Higher education has started to explore the validity of using predictive analytics for long-term goals like college success. For example, the Western Interstate Commission for Higher Education has won a $1 million grant from the Seattle-based Bill & Melinda Gates Foundation to develop a Predictive Analytics Reporting Framework using data from more than 400,000 students in six college systems with online students: the American Public University System, Colorado Community College System, Rio Salado College based in Tempe, Ariz., University of Hawaii System, University of Illinois Springfield, and the University of Phoenix.
The online colleges are looking at 34 different factors that may contribute to a student’s ability to enter, stay and succeed in college.

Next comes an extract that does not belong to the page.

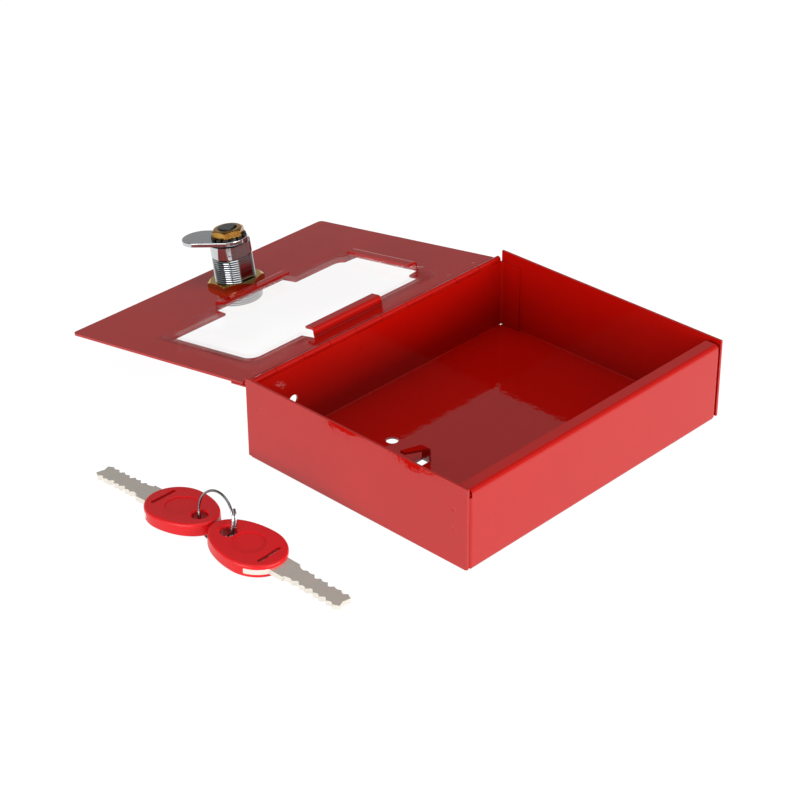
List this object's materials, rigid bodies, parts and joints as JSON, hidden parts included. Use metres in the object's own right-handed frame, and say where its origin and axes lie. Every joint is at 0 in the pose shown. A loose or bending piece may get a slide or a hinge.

“The methodology we’re applying could certainly be used in the face-to-face campus and in the K-12 arena as well,” said Mr. Ice, the principal investigator for the study. “I think that the K-12 environment may even be a richer source of material than the university setting; in K-12, we know so much more about what our students are doing and where they are coming from,” he said.
“It takes a lot of computing power and there’s some pretty high-level math,” Mr. Ice said, but, “it’s a matter of political will more than math or statistics.” With the right resources and access to the data, he predicted, widespread use of predictive analytics could become a reality in K-12 education within four years.